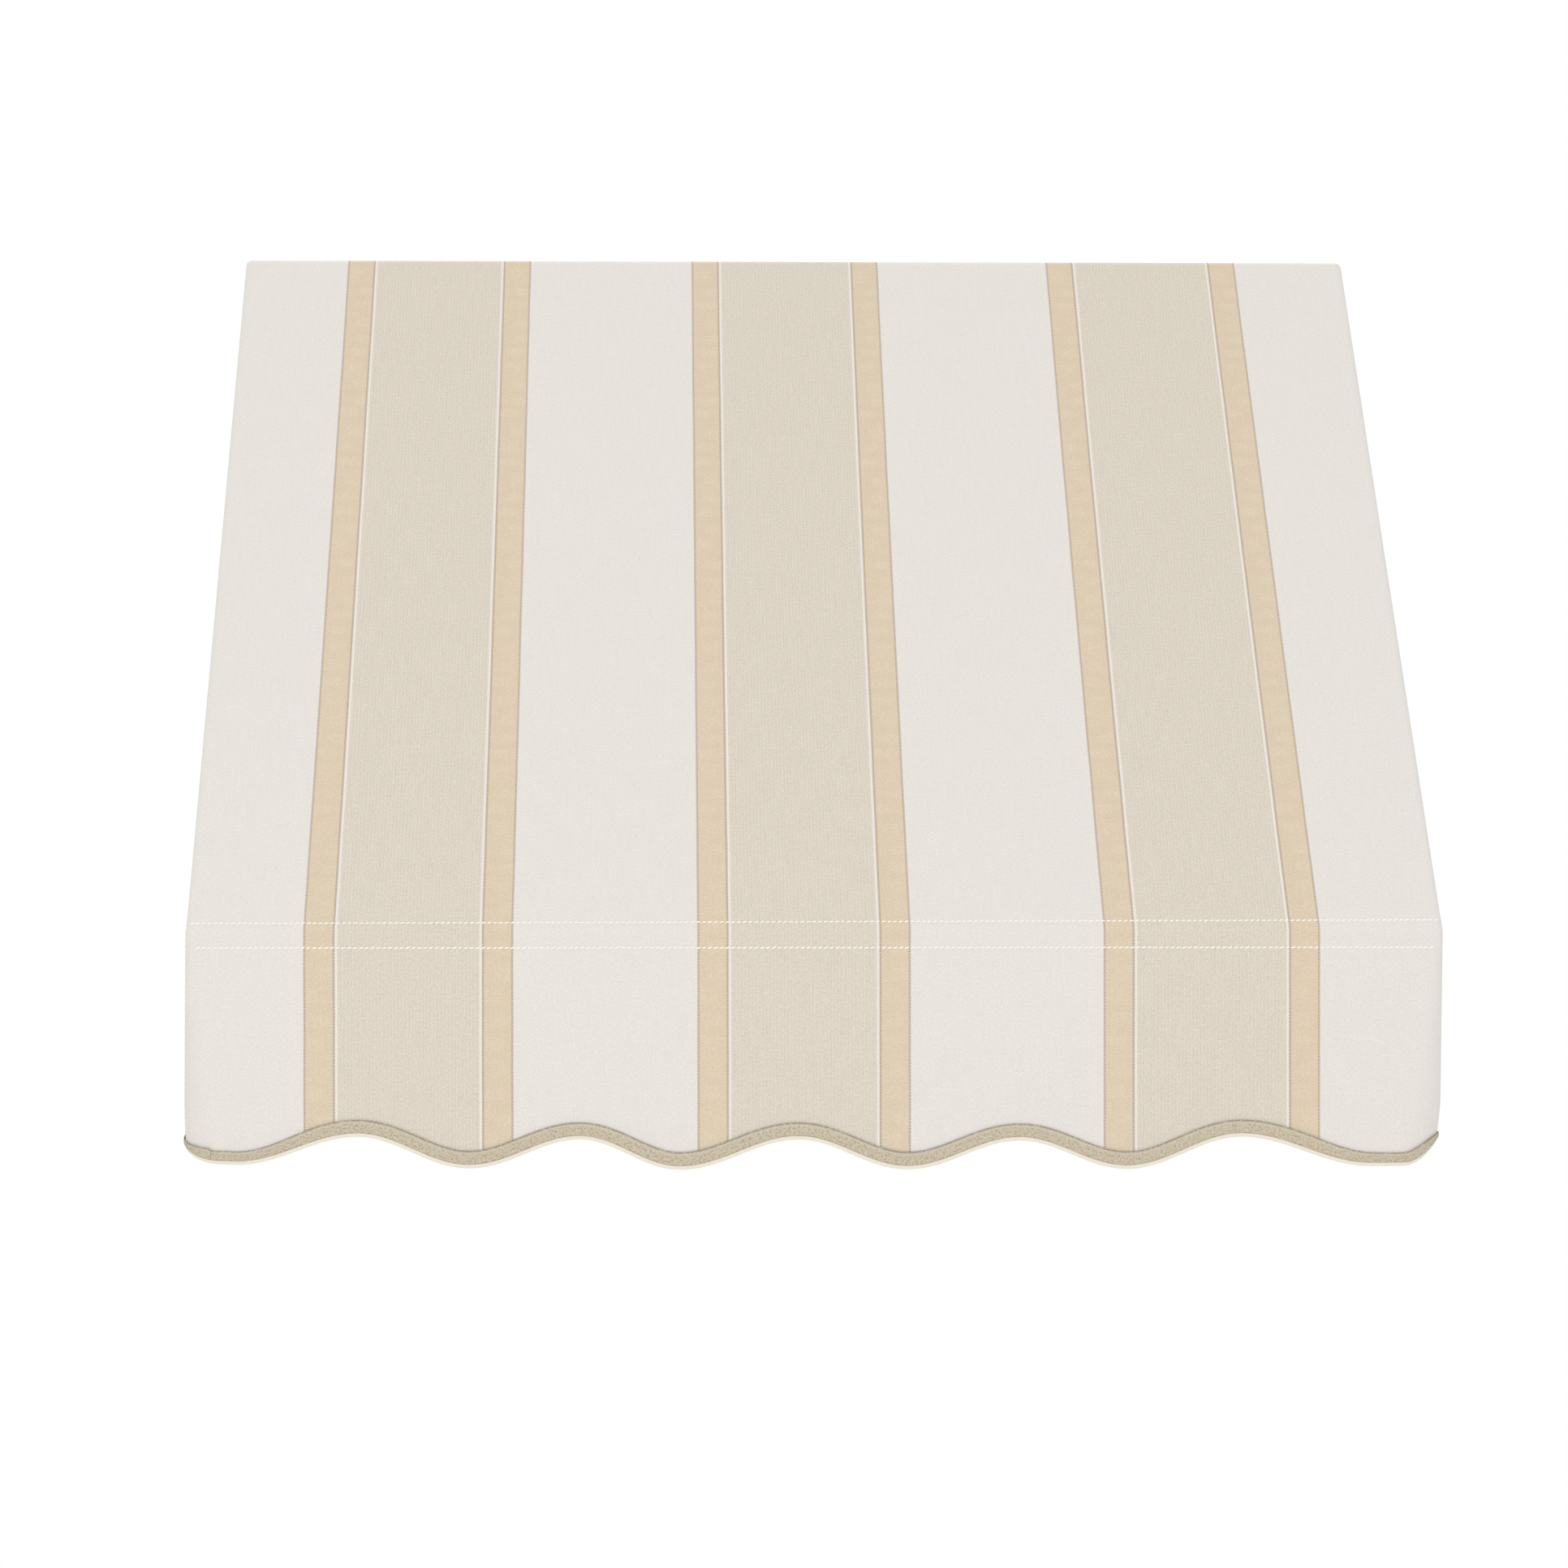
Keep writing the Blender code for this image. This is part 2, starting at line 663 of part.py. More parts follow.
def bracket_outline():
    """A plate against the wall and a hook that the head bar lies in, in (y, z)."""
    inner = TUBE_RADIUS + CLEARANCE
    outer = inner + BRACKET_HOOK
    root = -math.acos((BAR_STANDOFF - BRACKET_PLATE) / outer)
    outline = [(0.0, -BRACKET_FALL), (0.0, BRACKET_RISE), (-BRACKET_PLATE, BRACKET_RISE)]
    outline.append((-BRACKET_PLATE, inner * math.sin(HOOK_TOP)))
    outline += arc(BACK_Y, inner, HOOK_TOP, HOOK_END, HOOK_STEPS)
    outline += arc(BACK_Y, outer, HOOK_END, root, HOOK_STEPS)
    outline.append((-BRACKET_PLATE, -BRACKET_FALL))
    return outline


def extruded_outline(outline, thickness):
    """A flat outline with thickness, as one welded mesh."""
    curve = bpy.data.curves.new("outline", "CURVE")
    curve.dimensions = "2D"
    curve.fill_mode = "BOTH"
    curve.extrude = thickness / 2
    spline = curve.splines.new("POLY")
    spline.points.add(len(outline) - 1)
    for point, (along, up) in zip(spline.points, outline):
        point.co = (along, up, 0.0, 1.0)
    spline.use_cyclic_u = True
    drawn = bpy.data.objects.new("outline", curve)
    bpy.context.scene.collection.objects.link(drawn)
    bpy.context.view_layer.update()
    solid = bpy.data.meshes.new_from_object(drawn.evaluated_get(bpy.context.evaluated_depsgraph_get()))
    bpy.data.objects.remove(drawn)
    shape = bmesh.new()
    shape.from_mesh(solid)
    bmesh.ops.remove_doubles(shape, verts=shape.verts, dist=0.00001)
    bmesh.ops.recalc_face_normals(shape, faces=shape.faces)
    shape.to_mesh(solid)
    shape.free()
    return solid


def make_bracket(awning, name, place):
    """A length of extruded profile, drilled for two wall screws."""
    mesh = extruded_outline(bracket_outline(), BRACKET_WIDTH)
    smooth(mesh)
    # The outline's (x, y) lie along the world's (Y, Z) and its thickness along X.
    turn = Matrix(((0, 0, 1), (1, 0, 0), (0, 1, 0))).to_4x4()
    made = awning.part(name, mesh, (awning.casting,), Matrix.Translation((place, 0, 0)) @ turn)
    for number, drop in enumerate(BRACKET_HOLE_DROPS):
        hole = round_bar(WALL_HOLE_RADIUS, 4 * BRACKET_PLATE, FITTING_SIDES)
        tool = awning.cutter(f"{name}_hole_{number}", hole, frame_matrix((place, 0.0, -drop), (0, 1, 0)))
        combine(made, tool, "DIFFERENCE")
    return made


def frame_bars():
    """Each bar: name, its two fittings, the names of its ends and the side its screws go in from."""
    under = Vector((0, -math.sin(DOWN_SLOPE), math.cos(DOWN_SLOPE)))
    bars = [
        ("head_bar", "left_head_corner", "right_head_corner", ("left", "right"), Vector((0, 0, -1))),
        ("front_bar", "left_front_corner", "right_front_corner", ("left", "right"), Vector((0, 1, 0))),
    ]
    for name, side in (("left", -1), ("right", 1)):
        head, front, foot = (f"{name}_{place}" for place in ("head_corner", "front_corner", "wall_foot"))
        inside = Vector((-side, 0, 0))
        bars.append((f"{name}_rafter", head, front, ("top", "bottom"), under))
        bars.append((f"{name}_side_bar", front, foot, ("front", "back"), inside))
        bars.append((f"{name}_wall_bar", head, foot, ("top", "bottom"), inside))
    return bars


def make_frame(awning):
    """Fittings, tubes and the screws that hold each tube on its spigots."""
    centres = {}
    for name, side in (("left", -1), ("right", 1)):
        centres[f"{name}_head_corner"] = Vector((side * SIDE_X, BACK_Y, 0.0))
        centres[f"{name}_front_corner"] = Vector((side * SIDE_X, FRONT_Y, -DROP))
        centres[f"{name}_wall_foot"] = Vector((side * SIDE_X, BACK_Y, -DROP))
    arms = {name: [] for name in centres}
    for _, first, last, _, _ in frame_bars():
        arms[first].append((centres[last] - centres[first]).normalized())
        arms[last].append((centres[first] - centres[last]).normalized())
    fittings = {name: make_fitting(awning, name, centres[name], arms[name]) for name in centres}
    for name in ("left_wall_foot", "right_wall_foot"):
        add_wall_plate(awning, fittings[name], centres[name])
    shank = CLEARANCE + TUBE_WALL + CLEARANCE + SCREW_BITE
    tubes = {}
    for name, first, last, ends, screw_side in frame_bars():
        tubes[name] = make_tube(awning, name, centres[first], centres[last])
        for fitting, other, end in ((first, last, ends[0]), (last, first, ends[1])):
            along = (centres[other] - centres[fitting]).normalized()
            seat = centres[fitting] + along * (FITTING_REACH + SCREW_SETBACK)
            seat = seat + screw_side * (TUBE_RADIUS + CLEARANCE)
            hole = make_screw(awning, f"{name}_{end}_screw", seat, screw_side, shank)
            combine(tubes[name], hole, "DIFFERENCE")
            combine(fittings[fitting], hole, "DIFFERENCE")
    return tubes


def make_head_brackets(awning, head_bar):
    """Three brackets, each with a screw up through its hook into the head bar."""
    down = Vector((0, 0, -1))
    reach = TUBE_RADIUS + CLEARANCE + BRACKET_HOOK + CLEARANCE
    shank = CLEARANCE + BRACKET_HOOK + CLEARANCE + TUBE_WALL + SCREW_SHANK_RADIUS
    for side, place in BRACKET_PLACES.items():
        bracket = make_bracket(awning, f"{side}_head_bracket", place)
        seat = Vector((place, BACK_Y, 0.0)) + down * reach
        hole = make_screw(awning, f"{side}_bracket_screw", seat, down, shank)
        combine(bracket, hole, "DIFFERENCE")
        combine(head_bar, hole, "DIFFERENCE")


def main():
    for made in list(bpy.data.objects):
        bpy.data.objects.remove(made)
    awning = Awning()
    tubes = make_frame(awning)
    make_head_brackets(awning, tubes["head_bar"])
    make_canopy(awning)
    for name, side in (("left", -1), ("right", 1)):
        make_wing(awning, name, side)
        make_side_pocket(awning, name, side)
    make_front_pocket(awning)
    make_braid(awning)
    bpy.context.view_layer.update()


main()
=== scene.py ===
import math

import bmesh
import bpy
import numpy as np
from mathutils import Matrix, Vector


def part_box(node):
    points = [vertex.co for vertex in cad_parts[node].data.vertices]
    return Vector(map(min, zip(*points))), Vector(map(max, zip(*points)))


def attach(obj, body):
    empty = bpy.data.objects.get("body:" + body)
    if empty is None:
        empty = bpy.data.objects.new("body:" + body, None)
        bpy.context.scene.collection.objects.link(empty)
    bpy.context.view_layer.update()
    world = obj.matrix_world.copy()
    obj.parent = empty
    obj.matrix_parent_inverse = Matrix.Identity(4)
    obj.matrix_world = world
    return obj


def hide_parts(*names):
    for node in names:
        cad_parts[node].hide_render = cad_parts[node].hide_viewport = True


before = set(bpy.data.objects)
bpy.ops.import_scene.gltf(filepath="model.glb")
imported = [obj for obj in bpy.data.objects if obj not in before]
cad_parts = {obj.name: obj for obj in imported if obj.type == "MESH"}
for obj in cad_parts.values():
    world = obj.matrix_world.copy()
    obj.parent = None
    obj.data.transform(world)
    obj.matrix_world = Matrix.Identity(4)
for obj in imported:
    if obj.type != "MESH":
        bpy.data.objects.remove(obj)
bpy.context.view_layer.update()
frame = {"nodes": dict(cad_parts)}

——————

Aim →
Set down each line of the material verbatim, from the first line through the line that contains "return outline".

Right answer →
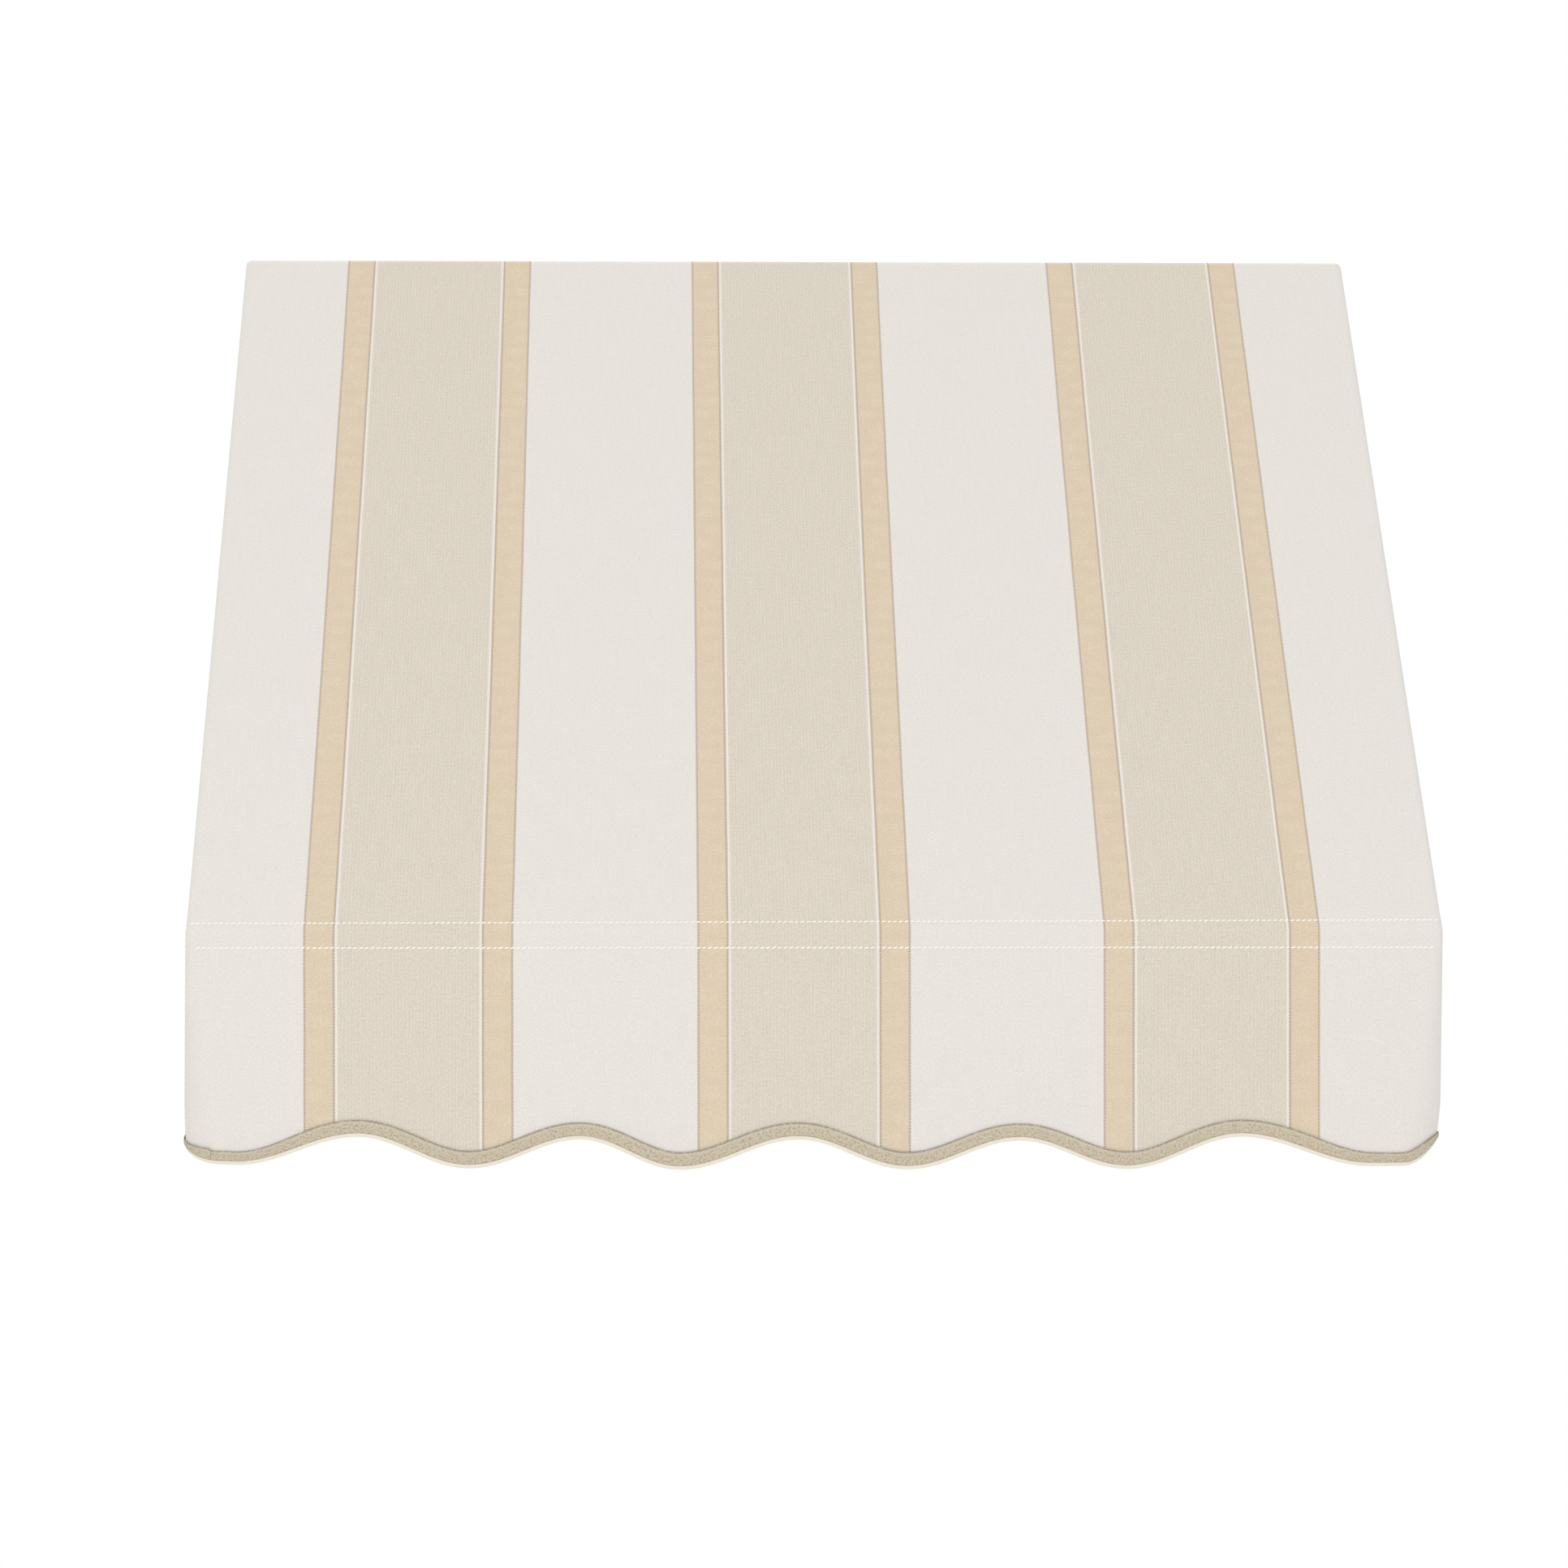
Keep writing the Blender code for this image. This is part 2, starting at line 663 of part.py. More parts follow.
def bracket_outline():
    """A plate against the wall and a hook that the head bar lies in, in (y, z)."""
    inner = TUBE_RADIUS + CLEARANCE
    outer = inner + BRACKET_HOOK
    root = -math.acos((BAR_STANDOFF - BRACKET_PLATE) / outer)
    outline = [(0.0, -BRACKET_FALL), (0.0, BRACKET_RISE), (-BRACKET_PLATE, BRACKET_RISE)]
    outline.append((-BRACKET_PLATE, inner * math.sin(HOOK_TOP)))
    outline += arc(BACK_Y, inner, HOOK_TOP, HOOK_END, HOOK_STEPS)
    outline += arc(BACK_Y, outer, HOOK_END, root, HOOK_STEPS)
    outline.append((-BRACKET_PLATE, -BRACKET_FALL))
    return outline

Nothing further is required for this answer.